LE RIPERCUSSIONI SUI PROCESSI. Altro capitolo sono le conseguenze della bocciatura della legge sui processi in corso, ne abbiamo parlato con l’avvocato Carlo Alberto Zaina, il quale attraverso la pagina facebook Stupefacenti e Diritto divulga quotidianamente notizie sul tema. “In linea generale potremmo dire che la bocciatura della legge non ha portato alcuna conseguenza reale sull’andamento dei processi – afferma – a parte il ritorno ai limiti edittali di pena previsti dalla legge Iervolino-Vassalli, con coseguente abbassamento da 2 a 6 anni per le pene relative alle droghe leggere”. Del resto, come è purtroppo tradizione italiana, e come avveniva anche negli anni della Fini-Giovanardi: “Quello che si nota è un andamento ondivago dei magistrati, i quali talvolta riconoscono l’uso personale nella coltivazione di poche piante di canapa, e quindi assolvono l’imputato, mentre altre volte procedono alla condanna, anche nel caso di condotte perfettamente analoghe”. Un’incoerenza di giudizio che ovviamente pesa come un macigno sulle spalle dei detenuti, i quali si trovano a dover confidare più spesso nella “tolleranza” del giudice che gli è capitato di fronte, piuttosto che nella certezza del diritto.
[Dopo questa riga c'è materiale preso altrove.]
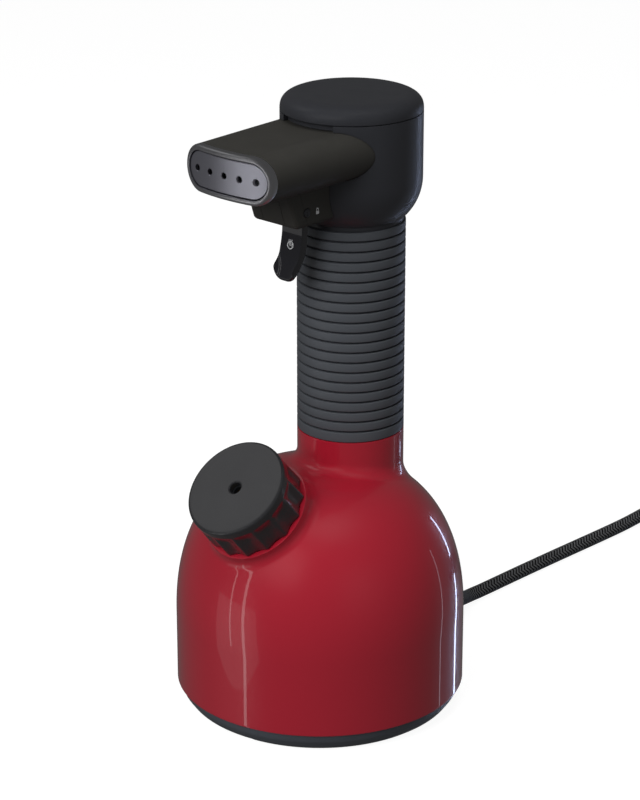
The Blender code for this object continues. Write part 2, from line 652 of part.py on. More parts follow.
def trigger_parts(gloss, matte, steel, brass, button):
    trigger = outline_solid("trigger", trigger_outline(), TRIGGER_W / 2, gloss)
    trigger.location = PIVOT
    soften(trigger, 0.0007, segments=1)
    cut(trigger, rod("trigger_bore", (-0.010, PIVOT.y, PIVOT.z), (0.010, PIVOT.y, PIVOT.z),
                     PIVOT_PIN_R + GAP, segments=20))
    rod("trigger_pivot_pin", (-0.0130, PIVOT.y, PIVOT.z), (0.0130, PIVOT.y, PIVOT.z), PIVOT_PIN_R,
        steel, segments=16)

    side = [(0.010, HOUSING_LOW), (-0.0312, HOUSING_LOW)]
    side += arc((-0.0312, HOUSING_LOW + 0.0030), 0.0030, 270.0, 196.0, 5)[1:]
    side += [(-0.0396, HOUSING_HIGH), (0.010, HOUSING_HIGH)]
    housing = outline_solid("trigger_housing", side, HOUSING_HALF_W, matte)
    soften(housing, 0.0012, segments=2)
    cut(housing, block("housing_hollow", (-0.012, -0.0316, 0.2488), (0.012, 0.020, 0.2634)))
    cut(housing, turned("head_clearance", [(0.0, LID_LOW - GAP)] + head_outer(GAP) + [(0.0, 0.2412)],
                        steps=32, ring=False, at=(0, GRIP_Y, 0)))
    cut(housing, block("trigger_slot", (-0.0068, -0.0235, 0.2450), (0.0068, -0.0138, 0.2500)))
    cut(housing, rod("housing_stem_hole", (0, VALVE_Y, 0.2620), (0, VALVE_Y, 0.2670), 0.0040))
    cut(housing, rod("pin_bore", (-0.0133, PIVOT.y, PIVOT.z), (0.0133, PIVOT.y, PIVOT.z),
                     PIVOT_PIN_R + GAP, segments=20))
    cut(housing, rod("lock_bore", (-0.020, LOCK.y, LOCK.z), (0.020, LOCK.y, LOCK.z), LOCK_R + GAP))

    rod("trigger_lock_button", (-0.0125, LOCK.y, LOCK.z), (0.0145, LOCK.y, LOCK.z), LOCK_R, button)

    lift = PIVOT.z + ARM_R + GAP
    stem = [(0.0, 0.2730), (0.0015, 0.2725), (0.0015, lift + 0.0012), (0.0032, lift + 0.0012),
            (0.0032, lift), (0.0, lift)]
    turned("valve_stem", stem, steel, steps=20, ring=False, at=(0, VALVE_Y, 0))
    low, high, turns = lift + 0.0019, VALVE_LOW - 0.0007, 3
    coil = []
    for i in range(turns * 8 + 1):
        angle = 2 * math.pi * i / 8
        coil.append((0.0025 * math.cos(angle), VALVE_Y + 0.0025 * math.sin(angle),
                     low + (high - low) * i / (turns * 8)))
    tube("valve_spring", coil, 0.00035, steel, resolution=2)

    valve = turned("steam_valve_body", [(0.0, VALVE_HIGH), (0.0070, VALVE_HIGH), (0.0070, VALVE_LOW),
                                        (0.0, VALVE_LOW)], brass, steps=20, ring=False,
                   at=(0, VALVE_Y, 0))
    cut(valve, rod("valve_ports", (0, VALVE_Y - 0.010, STEAM_LINE_Z), (0, VALVE_Y + 0.010, STEAM_LINE_Z),
                   0.0042), "UNION")
    cut(valve, rod("valve_bore", (0, VALVE_Y, 0.2680), (0, VALVE_Y, STEAM_LINE_Z), 0.0018))
    cut(valve, rod("valve_passage", (0, VALVE_Y - 0.012, STEAM_LINE_Z), (0, VALVE_Y + 0.012, STEAM_LINE_Z),
                   0.0022))


# ---------------------------------------------------------------- mains cord

def boot_rings():
    """A tapered boot that leaves the body level and bends down towards the floor."""
    rings = []
    stations = [(-0.0068, 0.0080), (-0.0038, 0.0080), (-0.0037, 0.0060), (0.0003, 0.0060),
                (0.0004, 0.0074), (0.0030, 0.0074), (0.0080, 0.0064), (0.0160, 0.0056),
                (0.0240, 0.0050), (0.0315, 0.0046)]
    for along, radius in stations:
        bend = max(0.0, along) / 0.0315
        slope = math.radians(-24.0) * bend
        centre = Vector((0.0, CORD_EXIT.y + along, CORD_EXIT.z - 0.0067 * bend ** 2))
        up = Vector((0.0, -math.sin(slope), math.cos(slope)))
        rings.append([centre + radius * (math.cos(a) * Vector((1, 0, 0)) + math.sin(a) * up)
                      for a in (2 * math.pi * i / 16 for i in range(16))])
    return rings


def cord_parts(braid, black, metal):
    loft("strain_relief", boot_rings(), black)
    tube("cord_inner_end", smooth_route([(0, 0.0599, 0.0210), (0, 0.0580, 0.0210), (0, 0.0560, 0.0209),
                                         (0, 0.0540, 0.0208)]), CORD_R, braid)
    tube("power_cord", smooth_route(CORD_ROUTE), CORD_R, braid)
    ring = [(COIL_IN, COIL_HIGH), (COIL_IN + 0.0020, COIL_HIGH), (COIL_OUT - 0.0020, COIL_HIGH),
            (COIL_OUT, COIL_HIGH - 0.0020), (COIL_OUT, COIL_LOW), (COIL_IN, COIL_LOW)]
    turned("power_cord_coil", ring, braid, steps=32, at=COIL_CENTRE)
    tube("power_cord_tail", smooth_route(TAIL_ROUTE), CORD_R, braid)

    middle = COIL_CENTRE + Vector(((COIL_IN + COIL_OUT) / 2, 0, (COIL_LOW + COIL_HIGH) / 2))
    half_r = (COIL_OUT - COIL_IN) / 2 + 0.0010
    half_z = (COIL_HIGH - COIL_LOW) / 2 + GAP
    rings = []
    for side, wall in ((-1, 0.0), (-1, 0.0009), (1, 0.0009), (1, 0.0)):
        rings.append([middle + Vector((u * (half_r + wall), side * 0.005, v * (half_z + wall)))
                      for u, v in ((1, -1), (1, 1), (-1, 1), (-1, -1))])
    loft("cord_tie", rings, black, loop=True)

    body = []
    for along, half_w, half_h in ((0.0, 0.0050, 0.0050), (0.010, 0.0066, 0.0060), (0.016, 0.0130, 0.0085),
                                  (0.024, 0.0172, 0.0104), (0.044, 0.0176, 0.0106), (0.046, 0.0168, 0.0098)):
        ring = []
        for i in range(20):
            angle = 2 * math.pi * i / 20
            c, s = math.cos(angle), math.sin(angle)
            ring.append(PLUG_AT + Vector((half_w * math.copysign(abs(c) ** 0.7, c), -along,
                                          half_h * math.copysign(abs(s) ** 0.7, s))))
        body.append(ring)
    plug = loft("plug_body", body, black)
    face = PLUG_AT.y - 0.046
    for name, side in (("plug_pin_left", -1), ("plug_pin_right", 1)):
        x = PLUG_AT.x + side * 0.0095
        cut(plug, rod(f"{name}_socket", (x, face + 0.008, PLUG_AT.z), (x, face - 0.001, PLUG_AT.z), 0.0027,
                      segments=16))
        rod(name, (x, face + 0.0075, PLUG_AT.z), (x, face - 0.019, PLUG_AT.z), 0.0024, metal, segments=16)


def carrier():
    made = bpy.data.objects.new("carrier", None)
    bpy.context.scene.collection.objects.link(made)
    made.location = (0.0, CARRIER_Y, 0.0)
    return made


def main():
    red = material("red_lacquer", (0.38, 0.012, 0.024), 0.12)
    gloss = material("gloss_black_moulding", (0.010, 0.010, 0.012), 0.10)
    satin = material("satin_black_moulding", (0.016, 0.016, 0.018), 0.32)
    matte = material("matte_black_moulding", (0.014, 0.014, 0.014), 0.55)
    grip = material("soft_grip_moulding", (0.024, 0.026, 0.030), 0.50)
    base = material("dark_grey_moulding", (0.055, 0.058, 0.065), 0.45)
    rubber = material("grey_rubber", (0.040, 0.040, 0.042), 0.80)
    silver = material("satin_metal", (0.42, 0.42, 0.44), 0.30, 0.9)
    plate = material("dark_satin_metal", (0.16, 0.16, 0.18), 0.30, 0.8)
    steel = material("stainless_steel", (0.55, 0.55, 0.55), 0.30, 1.0)
    brass = material("brass", (0.55, 0.40, 0.15), 0.30, 1.0)
    ceramic = material("white_silicone", (0.60, 0.58, 0.54), 0.60)
    braid = material("braided_cotton", (0.030, 0.030, 0.032), 0.85)
    wires = {"lead_wire_live": material("brown_wire", (0.16, 0.06, 0.03), 0.50),
             "lead_wire_neutral": material("blue_wire", (0.03, 0.08, 0.30), 0.50)}

    body_shell(red)
    base_cover(base)
    foot_pads(rubber)
    base_screws(steel)
    boiler_parts(steel, brass, base, ceramic)
    wiring(base, wires)
    cap_parts(gloss, base, rubber, brass)
    grip_parts(satin, grip)
    head_parts(satin, matte)
    nozzle_front_parts(silver, plate, base)
    trigger_parts(gloss, matte, steel, brass, satin)
    cord_parts(braid, base, silver)


clear_scene()
CARRIER = carrier()
PARTS = collection(NAME)
CUTTERS = collection("cutters")
main()
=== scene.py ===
import json
import math

import bmesh
import bpy
import numpy as np
from mathutils import Matrix, Vector

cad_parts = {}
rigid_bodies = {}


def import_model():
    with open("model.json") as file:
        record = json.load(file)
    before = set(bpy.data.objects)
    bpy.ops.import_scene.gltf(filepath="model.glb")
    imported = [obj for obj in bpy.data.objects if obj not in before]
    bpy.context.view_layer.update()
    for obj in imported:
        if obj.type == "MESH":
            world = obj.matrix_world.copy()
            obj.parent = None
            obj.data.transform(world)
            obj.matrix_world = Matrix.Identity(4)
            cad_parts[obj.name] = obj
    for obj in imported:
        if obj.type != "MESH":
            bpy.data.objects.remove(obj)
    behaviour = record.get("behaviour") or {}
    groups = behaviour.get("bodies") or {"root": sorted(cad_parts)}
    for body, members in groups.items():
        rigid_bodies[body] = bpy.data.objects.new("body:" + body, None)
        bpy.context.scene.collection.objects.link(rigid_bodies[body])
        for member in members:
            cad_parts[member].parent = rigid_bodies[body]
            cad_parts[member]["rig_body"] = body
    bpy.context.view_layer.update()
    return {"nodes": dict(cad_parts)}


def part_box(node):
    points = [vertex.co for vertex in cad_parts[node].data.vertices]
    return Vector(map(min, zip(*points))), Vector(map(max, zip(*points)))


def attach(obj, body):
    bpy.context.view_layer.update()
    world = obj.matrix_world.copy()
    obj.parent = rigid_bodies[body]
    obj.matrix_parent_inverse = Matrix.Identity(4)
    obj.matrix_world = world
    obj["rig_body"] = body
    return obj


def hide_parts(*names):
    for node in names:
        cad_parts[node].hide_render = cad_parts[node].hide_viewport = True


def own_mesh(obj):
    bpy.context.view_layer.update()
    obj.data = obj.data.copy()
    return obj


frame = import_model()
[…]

IL CASO DELLA RIDETERMINAZIONE DELLA PENA. Una delle conseguenze più ovvie della bocciatura della Fini-Giovanrdi avrebbe dovuto risiedere nella possibilità di una rideterminazione al ribasso della pena per chi era stato condannato per spaccio di droghe leggere. Pareva infatti pacifica la possibilità di richiedere la rimoduzione della condanna ricevuta in base alla vecchia normativa, che per le droghe leggere prevedeva una pena da due a sei anni, anziché da 6 a 20. Ma non sempre è così. “Quello che si nota – afferma l’avvocato Zaina – è l’atteggiamento di alcuni giudici a rifiutare la rideterminazione della pena nel caso questa rientrasse già nei limiti edittali della Iervolino-Vassalli”. In pratica accade questo: nel caso in cui un imputato fosse stato condannato a una pena inferiore ai 6 anni (il minimo previsto dalla Fini-Giovanardi) grazie al riconoscimentio di una o più attenuanti, alcuni giudici rifiutano di abbassare la pena tenendo presente il fatto che comunque sia essa rientra già all’interno dei limiti edittali della Iervolino-Vassalli. Parrebbe ovvio pensare che se all’epoca il giudice aveva stabilito di applicare il minimo della pena (6 anni), ora in base alla legge il giudice dovrebbe rianalizzare la condanna partendo sempre dal minimo di legge attuale (2 anni), ma ciò alcune volte non accade.